*** RECORDED INFORMATION

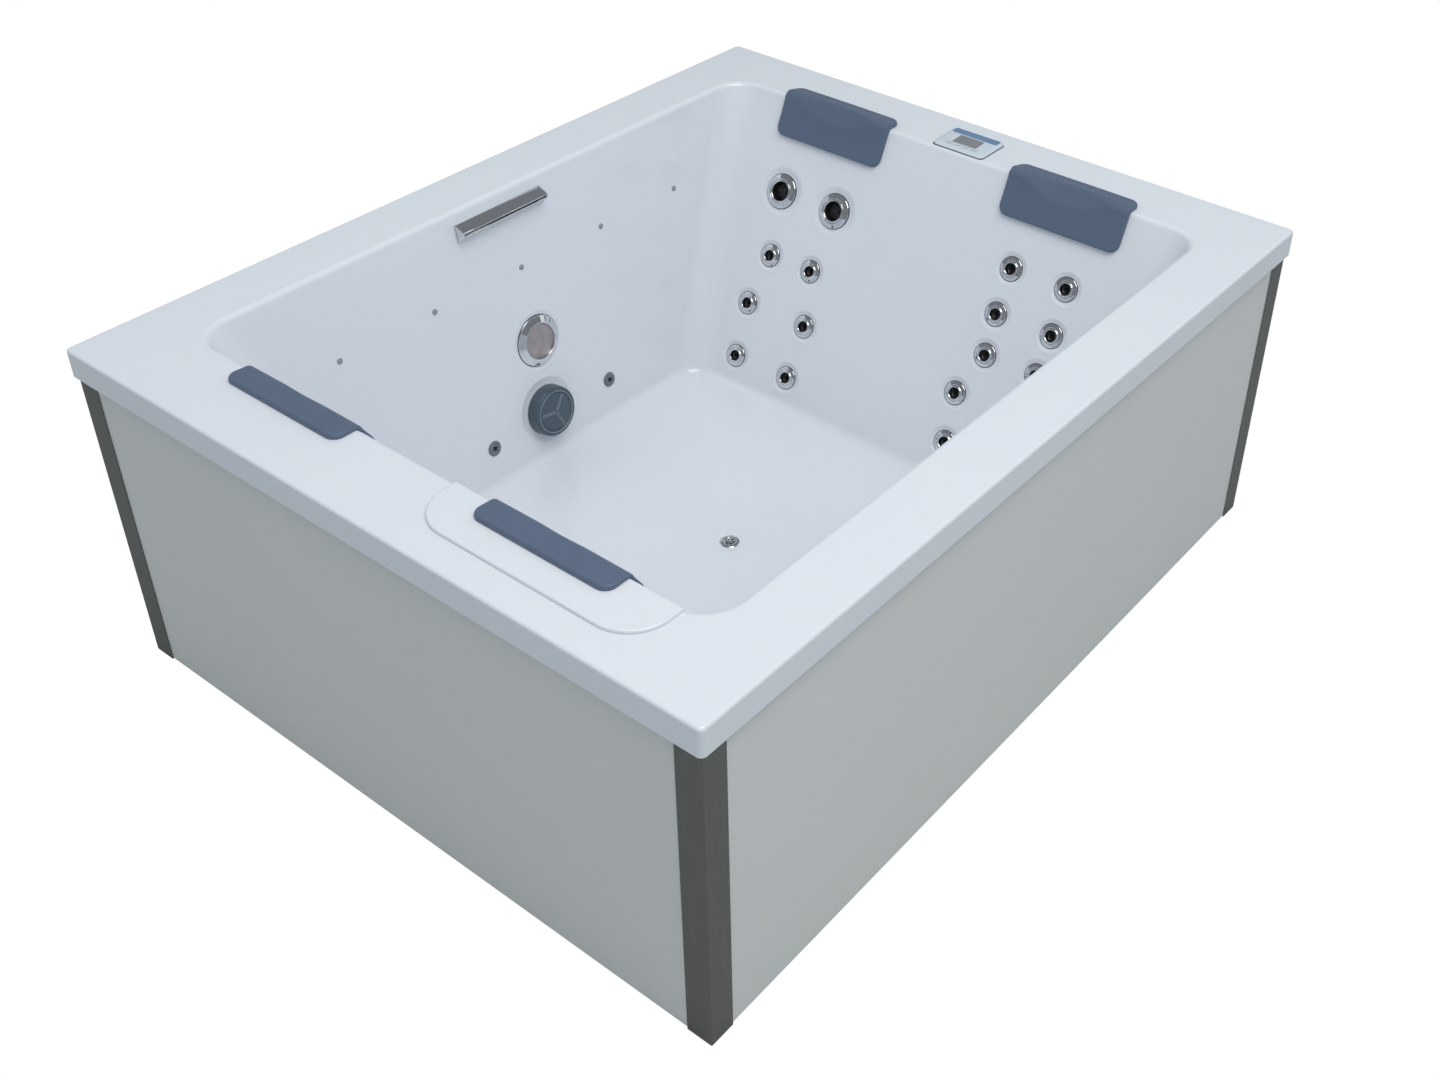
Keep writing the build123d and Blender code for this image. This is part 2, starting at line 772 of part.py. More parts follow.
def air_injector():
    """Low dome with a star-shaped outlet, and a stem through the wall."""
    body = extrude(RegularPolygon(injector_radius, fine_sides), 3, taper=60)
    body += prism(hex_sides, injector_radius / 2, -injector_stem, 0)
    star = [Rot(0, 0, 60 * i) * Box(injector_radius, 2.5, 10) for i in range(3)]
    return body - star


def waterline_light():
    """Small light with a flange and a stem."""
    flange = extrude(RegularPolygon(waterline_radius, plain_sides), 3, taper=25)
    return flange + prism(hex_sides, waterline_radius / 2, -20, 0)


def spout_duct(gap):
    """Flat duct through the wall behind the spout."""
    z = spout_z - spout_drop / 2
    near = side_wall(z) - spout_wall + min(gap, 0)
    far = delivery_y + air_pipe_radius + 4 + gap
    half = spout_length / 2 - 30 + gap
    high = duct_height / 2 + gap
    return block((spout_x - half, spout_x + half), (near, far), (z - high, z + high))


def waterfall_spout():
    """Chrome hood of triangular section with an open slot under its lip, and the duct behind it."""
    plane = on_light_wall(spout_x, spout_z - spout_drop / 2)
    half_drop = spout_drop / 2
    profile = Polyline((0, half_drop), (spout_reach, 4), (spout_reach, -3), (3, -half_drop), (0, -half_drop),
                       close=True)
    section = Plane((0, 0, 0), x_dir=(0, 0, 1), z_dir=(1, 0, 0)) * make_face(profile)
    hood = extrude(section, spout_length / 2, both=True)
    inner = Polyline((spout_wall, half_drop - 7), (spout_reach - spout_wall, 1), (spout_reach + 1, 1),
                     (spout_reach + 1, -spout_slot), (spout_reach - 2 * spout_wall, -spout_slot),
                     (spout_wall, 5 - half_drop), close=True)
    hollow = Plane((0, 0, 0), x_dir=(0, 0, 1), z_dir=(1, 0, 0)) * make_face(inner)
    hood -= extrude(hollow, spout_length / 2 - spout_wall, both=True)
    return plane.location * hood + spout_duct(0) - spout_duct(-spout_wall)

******

• _STATED EXERCISE_: Copy out only the lines running from the beginning of the data to the line with "return block((spout_x - half, spout_x", both ends included.

• _ANSWER TO THE EXERCISE_:
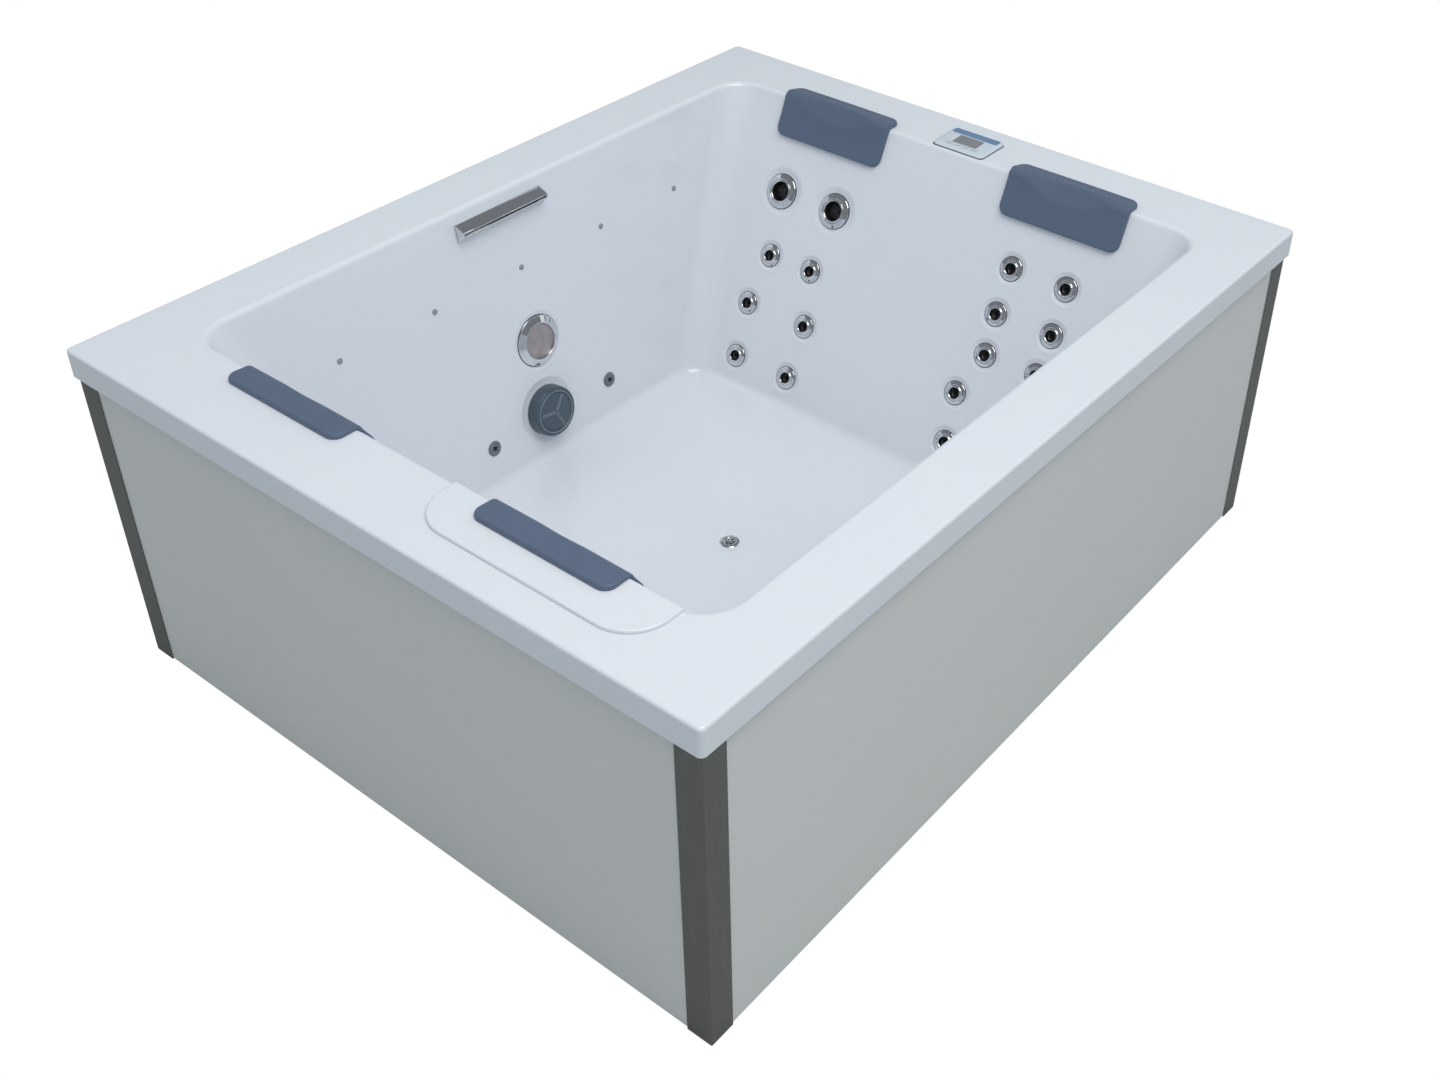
Keep writing the build123d and Blender code for this image. This is part 2, starting at line 772 of part.py. More parts follow.
def air_injector():
    """Low dome with a star-shaped outlet, and a stem through the wall."""
    body = extrude(RegularPolygon(injector_radius, fine_sides), 3, taper=60)
    body += prism(hex_sides, injector_radius / 2, -injector_stem, 0)
    star = [Rot(0, 0, 60 * i) * Box(injector_radius, 2.5, 10) for i in range(3)]
    return body - star


def waterline_light():
    """Small light with a flange and a stem."""
    flange = extrude(RegularPolygon(waterline_radius, plain_sides), 3, taper=25)
    return flange + prism(hex_sides, waterline_radius / 2, -20, 0)


def spout_duct(gap):
    """Flat duct through the wall behind the spout."""
    z = spout_z - spout_drop / 2
    near = side_wall(z) - spout_wall + min(gap, 0)
    far = delivery_y + air_pipe_radius + 4 + gap
    half = spout_length / 2 - 30 + gap
    high = duct_height / 2 + gap
    return block((spout_x - half, spout_x + half), (near, far), (z - high, z + high))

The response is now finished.